What official statements or policy documents has Turning Point USA published about abortion and contraception?
Executive summary
Turning Point USA has published explicit pro‑life content on its official channels and regularly uses founder speeches and campus events to advance anti‑abortion positions, but there is limited evidence in the provided reporting of a formal, standalone “policy paper” from TPUSA that systematically addresses abortion and contraception in technical detail; much of what is publicly attributed to the group comes from its website topic pages, Charlie Kirk’s public remarks, and sponsored campus programming [1] [2] [3]. Reporting shows TPUSA’s outputs emphasize pro‑life advocacy and cultural mobilization and sometimes circulate contested claims about contraception at events, though documentation of formal policy documents on contraception is sparse in the supplied material [1] [4].
1. TPUSA’s own pro‑life page: a public policy posture framed as activism
Turning Point USA’s website hosts an explicit pro‑life/topics page that frames abortion as an urgent national problem and calls for continued activism after the fall of Roe v. Wade, including a claim about “over 62 million lives” lost to legalized abortion; this page is an official TPUSA publication and thus functions as a public statement of the organization’s position on abortion [1]. The site’s language—“We play offense with a sense of urgency to win America's culture war”—shows the organization treating abortion as a cultural and political front where TPUSA intends to mobilize its constituency rather than merely describe neutral policy options [1].
2. Founder speeches and TPUSA events: where policy meets persuasion
Charlie Kirk, TPUSA’s founder, repeatedly used TPUSA platforms to argue that abortion is wrong and to mobilize young conservatives against abortion rights, and these public remarks have effectively served as official messaging for the organization; coverage cites Kirk calling for defending the unborn and urging activists that the anti‑abortion movement is “on the upswing,” language circulated at TPUSA events and allied summits [2] [3]. TPUSA also hosts and promotes campus events and speaker engagements—such as anti‑abortion debates and invited abolitionist speakers—where hardline positions, including calls to make abortion illegal, are presented under TPUSA’s banner [4] [5].
3. Contraception: contested claims appear in TPUSA‑linked programming but formal policy documents are not evident
Reporting documents instances in which speakers at TPUSA events or campus chapters have raised concerns about contraceptives—one campus report quotes a TPUSA speaker asserting contraceptives can cause infertility—yet the supplied material does not point to a formal TPUSA policy paper that codifies a position on contraception safety or access [4]. Broader media coverage notes a national anti‑abortion movement interest in challenging certain contraceptives and the federal guidance around them, but linking that to a specific Turning Point USA authored policy document on birth control is not supported by the sources provided [6] [1].
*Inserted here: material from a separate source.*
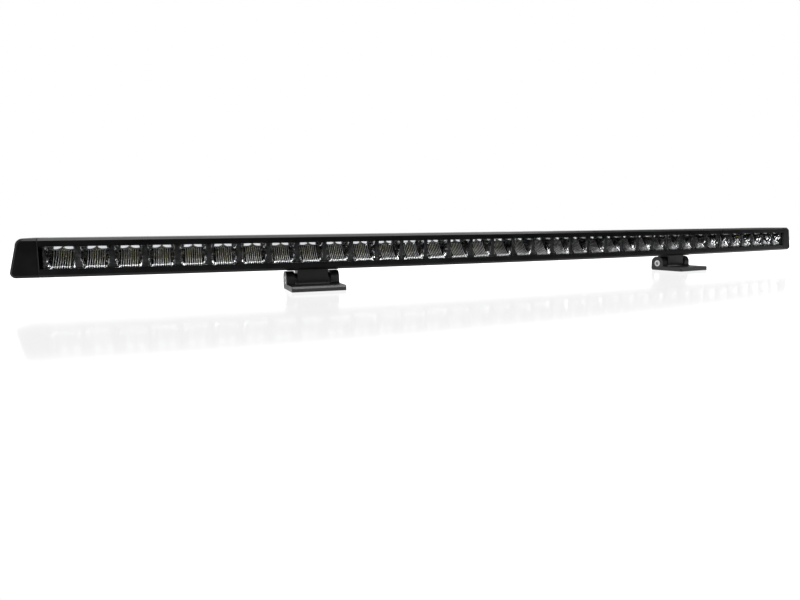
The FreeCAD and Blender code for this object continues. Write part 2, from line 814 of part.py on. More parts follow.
def build_end_screws(side, label, master):
    places = [along_x(f"{side} * (cap_screw_seat + running_play)", depth, f"bar_base + {height}", side)
              for depth, height in SCREW_PORTS]
    keep(group("EndScrews", copies("EndScrew", master, places)), label, side * SIZES["half_turn"])


def build_led_leads():
    """Two insulated leads that turn through the right end cap, from the driver channel to the LED boards."""
    turn_x = value("gasket + lead_reach")
    board_level = value("board_low - lead_radius - 2 * running_play")
    leads = []
    for index in range(2):
        level = value(f"bar_middle + lead_rise + {index} * lead_pitch")
        depth = value(f"lead_depth + {index} * lead_pitch")
        rear = value("chamber_back - cap_hollow")
        corners = [Vector(-value("lead_run"), rear, level), Vector(turn_x, rear, level),
                   Vector(turn_x, depth, level), Vector(turn_x, depth, board_level),
                   Vector(-value("lead_entry"), depth, board_level)]
        leads.append(rounded_tube(corners, value("lead_bend"), value("lead_radius")))
    item = doc.addObject("Part::Feature", "LedLeads")
    item.Shape = Part.makeCompound(leads)
    keep(item, "led_leads", SIZES["half_turn"])


def rounded_tube(corners, bend, radius):
    """Round tube along straight runs joined by tangent arcs."""
    edges = []
    start = corners[0]
    for before, corner, after in zip(corners, corners[1:], corners[2:]):
        inward = (before - corner).normalize()
        outward = (after - corner).normalize()
        half = inward.getAngle(outward) / 2
        reach = bend / math.tan(half)
        enter = corner + inward * reach
        leave = corner + outward * reach
        centre = corner + (inward + outward).normalize() * (bend / math.sin(half))
        crown = centre + (corner - centre).normalize() * bend
        edges.append(Part.LineSegment(start, enter).toShape())
        edges.append(Part.Arc(enter, crown, leave).toShape())
        start = leave
    edges.append(Part.LineSegment(start, corners[-1]).toShape())
    ring = Part.Wire(Part.makeCircle(radius, corners[0], corners[1] - corners[0]))
    return Part.Wire(edges).makePipeShell([ring], True, False)


def build_ends():
    screw = socket_screw("CapScrew", "cap_screw_radius", "cap_screw_length", "cap_screw_head_radius",
                         "cap_screw_head", "cap_screw_socket")
    for side, word in ((-1, "left"), (1, "right")):
        build_end_cap(side, f"end_cap_{word}")
        build_end_gasket(side, f"end_gasket_{word}")
        build_end_screws(side, f"end_screws_{word}", screw)
    build_led_leads()


# ---------------------------------------------------------------- feet

FOOT_REAR = "slot_station + pivot_inset"


def build_foot(label, turn):
    """Foot: a plate with two cheeks at its rear, cut out between them so that the knuckle can swing."""
    body = new_body("Foot")
    front = f"{FOOT_REAR} - foot_depth"
    block = sketch_on(body, "YZ_Plane", "FootSection")
    add_outline(block, ((front, "0"), (FOOT_REAR, "0"), (FOOT_REAR, "cheek_height"),
                        (f"{FOOT_REAR} - cheek_depth", "cheek_height"),
                        (f"{FOOT_REAR} - cheek_depth", "foot_plate"), (front, "foot_plate")))
    pad(body, block, "FootBlock", "foot_width", both_ways=True)

    def crosswise_at(depth, level):
        def wanted(edge):
            ends = [vertex.Point for vertex in edge.Vertexes]
            return (all(near(point.y, value(depth)) and near(point.z, value(level)) for point in ends)
                    and edge.Length > value("foot_width") / 2)
        return wanted

    cheek_front = f"{FOOT_REAR} - cheek_depth"
    dress(body, "Fillet", "CheekFrontTop", "cheek_round", crosswise_at(cheek_front, "cheek_height"))
    dress(body, "Fillet", "CheekRearTop", "cheek_round", crosswise_at(FOOT_REAR, "cheek_height"))
    dress(body, "Fillet", "CheekRearLow", "heel_round", crosswise_at(FOOT_REAR, "0"))
    dress(body, "Fillet", "CheekToe", "toe_round", crosswise_at(cheek_front, "foot_plate"))
    dress(body, "Chamfer", "FootFrontBevel", "plate_bevel", crosswise_at(front, "foot_plate"))
    gap = sketch_on(body, "XY_Plane", "CheekGap")
    add_rectangle(gap, "cheek_width - foot_width / 2", "foot_width / 2 - cheek_width",
                  f"{FOOT_REAR} - cut_out", f"{FOOT_REAR} + overcut")
    pocket(body, gap, "CheekGapCut", "3 * cheek_height", both_ways=True)

    def plate_corner(edge):
        ends = [vertex.Point for vertex in edge.Vertexes]
        upright = near(ends[0].x, ends[1].x) and near(ends[0].y, ends[1].y)
        return upright and near(ends[0].y, value(front)) and near(abs(ends[0].x), value("foot_width / 2"))

    dress(body, "Fillet", "PlateCorners", "plate_corner", plate_corner)
    bolt_holes = sketch_on(body, "XY_Plane", "BoltHoles")
    for side in (-1, 1):
        add_circle(bolt_holes, f"{side} * foot_hole_spacing / 2", f"{front} + foot_hole_inset",
                   "foot_hole_radius")
    pocket(body, bolt_holes, "BoltHolesCut", "3 * foot_plate", both_ways=True)

    pivot = sketch_on(body, "YZ_Plane", "PivotHole")
    add_circle(pivot, "slot_station", "pivot_height", "pivot_radius + running_play")
    pocket(body, pivot, "PivotHoleCut", "2 * foot_width", both_ways=True)
    head_seat = sketch_on(body, "YZ_Plane", "HeadSeat", lift="pivot_head + pivot_recess - foot_width / 2")
    add_circle(head_seat, "slot_station", "pivot_height", "pivot_head_radius + seat_play")
    pocket(body, head_seat, "HeadSeatCut", "foot_width / 4")
    nut_seat = sketch_on(body, "YZ_Plane", "NutSeat",
                         lift="foot_width / 2 - pivot_nut - seat_play - running_play")
    add_hexagon(nut_seat, "slot_station", "pivot_height", "pivot_nut_flats + seat_play")
    pocket(body, nut_seat, "NutSeatCut", "foot_width / 4", backwards=True)
    keep(body, label, turn)


def add_hexagon(sketch, x, y, flats):
    """Hexagon with one corner straight above its centre."""
    corners = []
    for index in range(6):
        angle = 60 * index + 90
        reach = f"({flats}) / sqrt(3)"
        corners.append((f"{x} + {reach} * cos({angle})", f"{y} + {reach} * sin({angle})"))
    add_outline(sketch, corners)


def build_knuckle(label, turn):
    """Block that hangs from the slot by a tee and turns on the pivot bolt between the cheeks.

    Its shoe is a thin plate under the bar, as wide as the foot.
    """
    body = new_body("Knuckle")
    top = "bar_base - running_play"
    block = sketch_on(body, "YZ_Plane", "BlockSection")
    add_rectangle(block, "slot_station - knuckle_radius", "slot_station + knuckle_radius",
                  "pivot_height - knuckle_radius", top)
    pad(body, block, "Block", "knuckle_width", both_ways=True)

    def low_corner(edge):
        ends = [vertex.Point for vertex in edge.Vertexes]
        level = value("pivot_height - knuckle_radius")
        return all(near(point.z, level) for point in ends) and near(edge.Length, value("knuckle_width"))

    dress(body, "Fillet", "Barrel", "0.999 * knuckle_radius", low_corner)
    shoe = sketch_on(body, "YZ_Plane", "ShoeSection")
    add_rectangle(shoe, "slot_station - shoe_depth / 2", "slot_station + shoe_depth / 2",
                  f"{top} - shoe_thickness", top)
    pad(body, shoe, "Shoe", "shoe_width", both_ways=True)

    def shoe_corner(edge):
        ends = [vertex.Point for vertex in edge.Vertexes]
        return (near(abs(ends[0].x), value("shoe_width / 2")) and near(edge.Length, value("shoe_thickness"))
                and near(ends[0].x, ends[1].x))

    dress(body, "Fillet", "ShoeCorners", "shoe_corner", shoe_corner)
    tee_turn = repr(degrees_along(SIZES["knuckle_width"] / 2))
    turn_section(body, "Revolution", "Neck",
                 (("slot_station - slot_mouth / 2 + tee_play", "slot_station + slot_mouth / 2 - tee_play",
                   "bar_base - overcut", "bar_base + slot_lip + overcut / 2"),), tee_turn)
    turn_section(body, "Revolution", "Tee",
                 (("slot_station - slot_width / 2 + tee_play", "slot_station + slot_width / 2 - tee_play",
                   "bar_base + slot_lip + running_play", "bar_base + slot_lip + slot_head - 2 * tee_play"),),
                 tee_turn)
    pivot = sketch_on(body, "YZ_Plane", "PivotBore")
    add_circle(pivot, "slot_station", "pivot_height", "pivot_radius + running_play")
    pocket(body, pivot, "PivotBoreCut", "2 * knuckle_width", both_ways=True)
    screws = sketch_on(body, "XY_Plane", "SetScrewHoles", lift=top)
    for side in (-1, 1):
        add_circle(screws, f"{side} * set_screw_spacing / 2", "slot_station + set_screw_offset",
                   "set_screw_radius + running_play")
    pocket(body, screws, "SetScrewHolesCut", "bar_base")
    keep(body, label, turn)


def build_set_screws(label, turn, master):
    level = "bar_base - running_play - set_screw_length"
    places = [at(f"{side} * set_screw_spacing / 2", "slot_station + set_screw_offset", level)
              for side in (-1, 1)]
    keep(group("SetScrews", copies("SetScrew", master, places)), label, turn)


def set_screw_master():
    """Grub screw that bears up on the bar and so pulls the tee down; its key socket opens downwards."""
    stud = cylinder("SetScrewStud", "set_screw_radius", "set_screw_length", at("0", "0", "0"))
    key = hexagon("SetScrewKey", "set_screw_radius", "set_screw_socket + overcut", at("0", "0", "-overcut"))
    return cut("SetScrewMaster", stud, key)


def build_pivot(word, turn, bolt, nut):
    """Bolt, nut and two washers of one foot."""
    place = along_x("pivot_head + pivot_recess - foot_width / 2", "slot_station", "pivot_height", -1)
    keep(group("PivotBolt", copies("PivotBoltCopy", bolt, [place])), f"pivot_bolt_{word}", turn)
    place = along_x("foot_width / 2 - pivot_nut - seat_play", "slot_station", "pivot_height")
    keep(group("PivotNut", copies("PivotNutCopy", nut, [place])), f"pivot_nut_{word}", turn)
    washers = []
    for side in (-1, 1):
        start = f"{side} * (knuckle_width / 2 + washer_play)"
        disc = cylinder("WasherDisc", "washer_radius",
                        "foot_width / 2 - cheek_width - knuckle_width / 2 - 2 * washer_play",
                        along_x(start, "slot_station", "pivot_height", side))
        hole = cylinder("WasherHole", "pivot_radius + running_play", "foot_width",
                        along_x("-foot_width / 2", "slot_station", "pivot_height"))
        washers.append(cut("Washer", disc, hole))
    keep(group("PivotWashers", washers), f"pivot_washers_{word}", turn)


def build_feet():
    bolt = socket_screw("PivotScrew", "pivot_radius", "foot_width - pivot_head - pivot_tip",
                        "pivot_head_radius", "pivot_head", "pivot_socket")
    nut_block = hexagon("NutBlock", "pivot_nut_flats", "pivot_nut", at("0", "0", "0"))
    nut_hole = cylinder("NutHole", "pivot_radius + running_play", "2 * pivot_nut", at("0", "0", "-overcut"))
    nut = cut("NutMaster", nut_block, nut_hole)
    grub = set_screw_master()
    for side, word in ((-1, "left"), (1, "right")):
        turn = side * degrees_along(SIZES["bracket_station"])
        build_foot(f"foot_{word}", turn)
        build_knuckle(f"knuckle_{word}", turn)
        build_set_screws(f"slide_set_screws_{word}", turn, grub)
        build_pivot(word, turn, bolt, nut)


# ---------------------------------------------------------------- build, check and write

def check_objects():
    for item in doc.Objects:
        if "Invalid" in item.State or "Error" in item.State:
            raise RuntimeError(f"{item.Label} failed: {item.State}")
    for item in sub_parts:
        shape = item.Shape
        if shape.isNull() or not shape.isValid() or shape.Volume <= 0:
            raise RuntimeError(f"{item.Label} has no valid shape")


def whole_box():
    whole = FreeCAD.BoundBox()
    for item in sub_parts:
        whole.add(item.Shape.BoundBox)
    return whole


def centre_frame():
    """Move every sub-part so that the origin is the middle of the base, half way from front to back."""
    middle = whole_box().Center.y
    for item in sub_parts:
        item.Placement = Placement(Vector(0, -middle, 0), Rotation()).multiply(item.Placement)
    doc.recompute()
    print(f"bow axis at y {SIZES['bow_radius'] - middle:.4f}")


def write_parts():
    os.makedirs("parts", exist_ok=True)
    for item in sub_parts:
        item.Shape.exportStep(os.path.join("parts", f"{item.Label}.step"))
    print(f"{len(sub_parts)} sub-parts, box {whole_box()}")


build_housing()
build_lens()
build_optics()
build_driver()
build_gland()
build_vent()
build_ends()
build_feet()
doc.recompute()
centre_frame()
check_objects()
write_parts()
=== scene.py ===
"""Looks for the curved LED light bar: materials, fluted reflectors, camera, floor and light.

Everything is in metres in the row frame: X along the bar, the lens faces -Y, Z up from the floor. The bar
is bowed about an upright axis behind it, so new pieces are drawn in a flat frame (along, depth, height) at
the middle of the bar and then swung about that axis to their station.
"""
import json
import math
import random

import bpy
from mathutils import Matrix, Vector


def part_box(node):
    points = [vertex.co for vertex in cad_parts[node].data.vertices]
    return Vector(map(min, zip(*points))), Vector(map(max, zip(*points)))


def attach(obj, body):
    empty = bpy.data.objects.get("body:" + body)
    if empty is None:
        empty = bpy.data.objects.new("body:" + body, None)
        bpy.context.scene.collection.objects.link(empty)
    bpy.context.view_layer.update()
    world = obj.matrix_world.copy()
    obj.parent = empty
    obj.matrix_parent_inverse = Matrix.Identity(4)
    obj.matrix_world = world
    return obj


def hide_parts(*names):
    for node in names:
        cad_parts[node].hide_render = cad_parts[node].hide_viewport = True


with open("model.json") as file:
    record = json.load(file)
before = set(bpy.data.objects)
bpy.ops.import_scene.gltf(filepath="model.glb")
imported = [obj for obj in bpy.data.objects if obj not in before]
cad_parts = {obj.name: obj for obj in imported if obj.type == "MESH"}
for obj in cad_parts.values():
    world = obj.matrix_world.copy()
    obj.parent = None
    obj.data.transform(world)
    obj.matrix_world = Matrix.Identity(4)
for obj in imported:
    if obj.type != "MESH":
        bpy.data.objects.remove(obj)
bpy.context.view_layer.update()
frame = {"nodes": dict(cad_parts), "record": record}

MM = 0.001
BOW_RADIUS = 4200 * MM
BAR_MIDDLE = 45.7 * MM
CUP_PITCH = 33.5 * MM
CUPS = 6
MODULES = 6

LENS_SET_BACK = 0.15 * MM

lens_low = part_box("lens")[0]
FACE_Y = lens_low.y - LENS_SET_BACK
BOW_Y = FACE_Y + BOW_RADIUS


def swing(angle, along, depth, height):
    """A point drawn at the middle of the bar, swung about the bow axis. Depth is measured from the face."""
    back = depth - BOW_RADIUS
    return Vector((math.cos(angle) * along - math.sin(angle) * back,
                   math.sin(angle) * along + math.cos(angle) * back + BOW_Y,
                   height))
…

4. Political alliances and implicit agendas shape TPUSA’s public statements
TPUSA’s public statements on abortion sit in a wider ecosystem of pro‑life organizations and conservative political actors; Students for Life and other anti‑abortion groups publicly partner with or praise TPUSA and Charlie Kirk, suggesting coordinated messaging and shared goals rather than isolated policy drafting [7] [8]. Coverage of TPUSA events and speeches makes clear the group’s anti‑abortion messaging is part of a political strategy to mobilize young voters and influence policy debates, an implicit agenda that colors how the organization frames both abortion and adjacent issues like contraception [2] [3].
5. Limits of available documentation: what reporting does and does not show
The supplied reporting clearly demonstrates that Turning Point USA publishes pro‑life content on its website and uses its events and founder speeches to promote anti‑abortion positions, but it does not, within the provided sources, produce a named, detailed TPUSA “policy document” specifically laying out legal or technical rules on abortion or contraception; absence of evidence in these sources should not be read as proof such documents do not exist, only that they are not evident here [1] [4] [2]. For a definitive inventory of TPUSA’s official policy documents on contraception and abortion, direct examination of TPUSA’s policy library, press releases, and archived web pages would be required—materials not included in the reporting supplied.